Meet Ritu Karidhal: The ‘Rocket Woman’ From Lucknow Commanding Chandrayaan 3 Mission

Written by Sanjay Kumar

Ritu Karidhal

Indian scientist

  • Born – 13 April 1975, Lucknow, Uttar Pradesh, India
  • Occupation – Scientist
  • Years active – 1997–present
  • Works – Mars Orbiter Mission, Chandrayaan-2
  • Spouse – Avinash Srivastava
  • Children – Aditya, Anisha
  • Awards – ISRO Young Scientist Award

In a momentous event that holds significant scientific, geopolitical, and strategic implications, the Indian Space Research Organisation (ISRO) is set to launch the Chandrayaan 3 mission today from Sriharikota’s Satish Dhawan Space Centre. If India succeeds, it will join the elite group of countries that have conquered Earth’s natural satellite.

Led by India’s esteemed rocket scientist, Ritu Karidhal Shrivastava, the Chandrayaan 3 mission is poised to undertake a groundbreaking lunar exploration journey. Ritu Karidhal, known as the “Rocket Woman of India,” serves as the mission director, overseeing the intricate operations and planning involved in this critical endeavor. Born and raised in Lucknow, Uttar Pradesh, Ritu Karidhal has been an integral part of India’s space program since 1997, contributing significantly to previous missions such as Mangalyaan, the Mars Orbiter Mission.
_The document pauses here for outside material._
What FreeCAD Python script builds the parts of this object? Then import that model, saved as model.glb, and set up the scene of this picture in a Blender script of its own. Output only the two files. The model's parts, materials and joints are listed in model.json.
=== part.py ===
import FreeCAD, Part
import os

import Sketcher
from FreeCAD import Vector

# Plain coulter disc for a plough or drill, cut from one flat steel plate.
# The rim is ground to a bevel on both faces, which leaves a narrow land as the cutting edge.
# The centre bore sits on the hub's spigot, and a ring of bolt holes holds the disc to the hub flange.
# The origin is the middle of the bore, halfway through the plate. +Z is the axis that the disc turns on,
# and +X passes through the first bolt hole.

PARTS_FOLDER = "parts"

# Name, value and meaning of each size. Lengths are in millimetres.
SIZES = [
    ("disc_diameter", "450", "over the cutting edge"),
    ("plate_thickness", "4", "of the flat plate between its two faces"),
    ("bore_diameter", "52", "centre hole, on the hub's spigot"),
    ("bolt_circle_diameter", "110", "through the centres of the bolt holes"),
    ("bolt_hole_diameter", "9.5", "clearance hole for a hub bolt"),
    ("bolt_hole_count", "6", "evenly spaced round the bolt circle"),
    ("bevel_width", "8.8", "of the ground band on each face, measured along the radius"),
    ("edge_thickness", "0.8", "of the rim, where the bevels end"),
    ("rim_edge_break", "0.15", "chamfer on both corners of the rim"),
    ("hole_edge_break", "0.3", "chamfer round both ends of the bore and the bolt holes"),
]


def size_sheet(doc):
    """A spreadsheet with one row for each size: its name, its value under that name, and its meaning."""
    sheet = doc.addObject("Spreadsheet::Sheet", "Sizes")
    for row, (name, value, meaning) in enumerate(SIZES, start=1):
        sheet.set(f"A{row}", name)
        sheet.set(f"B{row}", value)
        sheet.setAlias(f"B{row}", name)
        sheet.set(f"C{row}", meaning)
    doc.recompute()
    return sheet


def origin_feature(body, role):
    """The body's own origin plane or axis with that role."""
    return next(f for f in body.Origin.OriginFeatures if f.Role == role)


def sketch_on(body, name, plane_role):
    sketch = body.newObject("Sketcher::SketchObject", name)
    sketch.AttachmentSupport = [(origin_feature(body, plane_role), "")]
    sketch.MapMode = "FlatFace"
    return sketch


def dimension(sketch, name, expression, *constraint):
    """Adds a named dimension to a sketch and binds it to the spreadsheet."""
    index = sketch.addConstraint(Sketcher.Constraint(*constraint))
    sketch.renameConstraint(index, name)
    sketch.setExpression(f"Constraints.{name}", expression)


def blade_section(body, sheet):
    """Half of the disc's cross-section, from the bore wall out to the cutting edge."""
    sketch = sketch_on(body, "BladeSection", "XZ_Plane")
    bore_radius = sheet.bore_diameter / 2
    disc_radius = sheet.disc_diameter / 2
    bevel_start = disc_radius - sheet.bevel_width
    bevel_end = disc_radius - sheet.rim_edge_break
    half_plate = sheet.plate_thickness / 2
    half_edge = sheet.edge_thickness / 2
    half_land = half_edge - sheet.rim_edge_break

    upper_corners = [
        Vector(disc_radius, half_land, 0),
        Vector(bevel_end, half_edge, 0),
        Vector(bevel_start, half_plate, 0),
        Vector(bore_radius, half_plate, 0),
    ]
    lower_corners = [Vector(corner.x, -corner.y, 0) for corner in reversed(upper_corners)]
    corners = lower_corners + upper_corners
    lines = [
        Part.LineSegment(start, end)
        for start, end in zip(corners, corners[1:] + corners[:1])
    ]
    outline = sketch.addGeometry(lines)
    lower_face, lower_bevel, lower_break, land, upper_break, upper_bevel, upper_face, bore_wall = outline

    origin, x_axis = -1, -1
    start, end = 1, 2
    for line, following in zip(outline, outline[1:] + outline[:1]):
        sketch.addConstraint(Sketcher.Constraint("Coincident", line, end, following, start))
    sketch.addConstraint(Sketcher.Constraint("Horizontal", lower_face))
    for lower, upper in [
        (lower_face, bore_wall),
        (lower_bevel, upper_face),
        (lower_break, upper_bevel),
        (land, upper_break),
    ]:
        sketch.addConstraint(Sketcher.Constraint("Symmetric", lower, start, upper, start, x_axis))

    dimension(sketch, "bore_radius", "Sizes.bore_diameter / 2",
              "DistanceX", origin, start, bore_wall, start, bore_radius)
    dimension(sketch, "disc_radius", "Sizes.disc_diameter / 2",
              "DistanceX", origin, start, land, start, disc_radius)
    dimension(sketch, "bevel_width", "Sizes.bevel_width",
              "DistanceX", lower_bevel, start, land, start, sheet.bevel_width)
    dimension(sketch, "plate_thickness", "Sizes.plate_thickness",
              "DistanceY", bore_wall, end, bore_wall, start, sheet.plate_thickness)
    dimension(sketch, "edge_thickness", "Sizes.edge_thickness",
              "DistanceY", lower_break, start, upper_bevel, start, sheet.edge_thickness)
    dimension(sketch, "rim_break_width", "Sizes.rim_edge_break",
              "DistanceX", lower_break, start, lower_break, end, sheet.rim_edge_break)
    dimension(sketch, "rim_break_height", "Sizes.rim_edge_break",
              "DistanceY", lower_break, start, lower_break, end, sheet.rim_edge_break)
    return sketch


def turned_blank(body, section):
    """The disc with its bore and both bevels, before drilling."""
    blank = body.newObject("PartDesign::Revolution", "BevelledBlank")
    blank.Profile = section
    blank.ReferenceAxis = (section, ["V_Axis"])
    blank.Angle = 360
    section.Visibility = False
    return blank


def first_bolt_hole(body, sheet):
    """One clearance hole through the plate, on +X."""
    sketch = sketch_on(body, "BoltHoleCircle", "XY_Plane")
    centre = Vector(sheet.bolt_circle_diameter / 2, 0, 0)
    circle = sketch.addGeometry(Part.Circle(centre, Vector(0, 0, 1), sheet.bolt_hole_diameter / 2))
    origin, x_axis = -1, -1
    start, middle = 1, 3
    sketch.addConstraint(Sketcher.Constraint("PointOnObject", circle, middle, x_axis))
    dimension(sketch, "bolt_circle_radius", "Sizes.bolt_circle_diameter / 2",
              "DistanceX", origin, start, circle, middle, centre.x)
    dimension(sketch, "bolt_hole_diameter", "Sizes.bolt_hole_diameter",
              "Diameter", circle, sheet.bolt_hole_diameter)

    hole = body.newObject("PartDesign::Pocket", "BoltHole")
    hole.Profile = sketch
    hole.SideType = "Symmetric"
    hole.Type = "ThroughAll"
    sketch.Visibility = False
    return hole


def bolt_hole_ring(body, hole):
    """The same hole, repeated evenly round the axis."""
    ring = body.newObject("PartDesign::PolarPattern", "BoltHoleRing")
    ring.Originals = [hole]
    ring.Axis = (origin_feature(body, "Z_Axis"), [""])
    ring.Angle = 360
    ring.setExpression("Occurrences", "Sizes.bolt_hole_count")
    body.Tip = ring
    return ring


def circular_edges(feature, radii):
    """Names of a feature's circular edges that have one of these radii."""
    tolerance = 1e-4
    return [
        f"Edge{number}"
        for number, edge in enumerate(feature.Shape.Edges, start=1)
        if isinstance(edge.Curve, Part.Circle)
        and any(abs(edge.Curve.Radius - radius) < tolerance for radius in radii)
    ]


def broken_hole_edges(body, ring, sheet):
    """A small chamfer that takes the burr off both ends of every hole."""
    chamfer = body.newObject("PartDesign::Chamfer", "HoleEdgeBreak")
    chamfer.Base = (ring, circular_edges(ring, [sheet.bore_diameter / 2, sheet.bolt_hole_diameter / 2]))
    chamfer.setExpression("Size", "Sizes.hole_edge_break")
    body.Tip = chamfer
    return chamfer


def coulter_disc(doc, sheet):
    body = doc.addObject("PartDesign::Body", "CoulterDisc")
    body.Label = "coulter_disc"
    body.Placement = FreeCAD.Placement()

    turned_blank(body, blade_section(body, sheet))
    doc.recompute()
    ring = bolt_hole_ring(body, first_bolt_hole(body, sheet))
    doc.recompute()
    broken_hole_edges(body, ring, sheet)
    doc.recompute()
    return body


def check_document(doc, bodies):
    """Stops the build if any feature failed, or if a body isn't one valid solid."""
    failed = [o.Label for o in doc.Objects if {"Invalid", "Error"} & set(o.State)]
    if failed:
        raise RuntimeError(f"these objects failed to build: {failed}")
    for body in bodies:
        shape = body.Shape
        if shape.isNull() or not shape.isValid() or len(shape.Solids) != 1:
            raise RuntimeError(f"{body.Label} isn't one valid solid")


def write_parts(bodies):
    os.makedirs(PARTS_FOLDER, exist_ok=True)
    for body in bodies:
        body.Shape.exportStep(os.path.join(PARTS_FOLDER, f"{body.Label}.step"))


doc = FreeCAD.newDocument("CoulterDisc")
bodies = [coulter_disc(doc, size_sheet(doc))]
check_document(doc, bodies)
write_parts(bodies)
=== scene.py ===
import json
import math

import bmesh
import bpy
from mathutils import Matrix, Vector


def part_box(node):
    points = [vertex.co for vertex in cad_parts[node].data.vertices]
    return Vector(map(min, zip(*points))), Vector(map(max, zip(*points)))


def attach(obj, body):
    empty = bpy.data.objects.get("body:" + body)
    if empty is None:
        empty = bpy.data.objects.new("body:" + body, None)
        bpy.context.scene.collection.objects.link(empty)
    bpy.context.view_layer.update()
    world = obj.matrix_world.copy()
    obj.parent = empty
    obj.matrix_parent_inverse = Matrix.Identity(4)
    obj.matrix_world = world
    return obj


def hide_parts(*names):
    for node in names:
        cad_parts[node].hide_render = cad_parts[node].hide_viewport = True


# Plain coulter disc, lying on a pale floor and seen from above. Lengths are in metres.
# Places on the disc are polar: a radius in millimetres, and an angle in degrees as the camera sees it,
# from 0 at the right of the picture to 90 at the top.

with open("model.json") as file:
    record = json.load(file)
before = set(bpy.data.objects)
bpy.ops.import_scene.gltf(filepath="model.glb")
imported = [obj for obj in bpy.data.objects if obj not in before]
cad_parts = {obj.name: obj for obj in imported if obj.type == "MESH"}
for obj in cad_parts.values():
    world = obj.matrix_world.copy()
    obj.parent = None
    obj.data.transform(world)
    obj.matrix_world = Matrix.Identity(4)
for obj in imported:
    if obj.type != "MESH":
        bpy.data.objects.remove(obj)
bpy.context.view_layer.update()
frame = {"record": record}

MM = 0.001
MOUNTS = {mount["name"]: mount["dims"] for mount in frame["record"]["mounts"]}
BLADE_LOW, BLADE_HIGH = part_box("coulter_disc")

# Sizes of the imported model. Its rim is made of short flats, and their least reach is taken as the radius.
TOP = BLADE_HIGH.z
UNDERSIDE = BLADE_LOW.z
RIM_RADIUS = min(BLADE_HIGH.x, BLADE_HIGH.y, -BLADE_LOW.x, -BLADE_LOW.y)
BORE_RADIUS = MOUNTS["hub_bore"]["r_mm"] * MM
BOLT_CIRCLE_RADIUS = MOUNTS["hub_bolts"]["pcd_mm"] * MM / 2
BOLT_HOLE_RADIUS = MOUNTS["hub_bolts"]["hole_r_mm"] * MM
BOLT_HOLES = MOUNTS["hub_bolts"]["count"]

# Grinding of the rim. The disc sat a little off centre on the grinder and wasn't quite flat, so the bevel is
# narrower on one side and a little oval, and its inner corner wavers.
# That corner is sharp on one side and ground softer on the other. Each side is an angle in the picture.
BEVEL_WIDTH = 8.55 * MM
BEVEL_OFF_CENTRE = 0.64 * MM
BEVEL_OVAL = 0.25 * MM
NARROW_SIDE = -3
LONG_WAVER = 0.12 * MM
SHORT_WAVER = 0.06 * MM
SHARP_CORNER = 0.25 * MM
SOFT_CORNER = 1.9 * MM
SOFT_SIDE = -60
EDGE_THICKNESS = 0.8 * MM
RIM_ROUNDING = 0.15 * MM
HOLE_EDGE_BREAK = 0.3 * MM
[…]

Ritu Karidhal’s extensive knowledge and expertise in the field of aerospace propelled her to the forefront of this historic mission. She holds an MSc in Physics from Lucknow University and pursued further studies at the prestigious Indian Institute of Science in Bengaluru. Her contributions to the Indian space agency have earned her numerous accolades, including the Young Scientist Award, ISRO Team Award, ASI Team Award, and the Aerospace Woman Award presented by the Society of India Aerospace Technology and Industries.

Chandrayaan 3 is equipped with six payloads, comprising a lander, a rover, and an indigenous propulsion module, emphasizing India’s commitment to technological self-reliance. Notably, the mission foregoes the inclusion of an orbiter this time, focusing on the critical objective of reaching and exploring the Moon’s southern pole. With a budget of INR 615 crore, this lunar expedition is estimated to be completed within 50 days, marking a significant milestone for the Indian space program.

The Chandrayaan 3 mission holds tremendous promise for scientific discovery and exploration. By landing on the Moon’s southern pole, scientists aim to unveil new insights into the lunar terrain, geology, and potentially discover valuable resources that could shape future lunar exploration and habitation efforts.

As India’s ambitious mission embarks on its journey to conquer the Moon, the world awaits with bated breath, witnessing the prowess of ISRO and the visionary leadership of Ritu Karidhal Shrivastava, the Rocket Woman of India.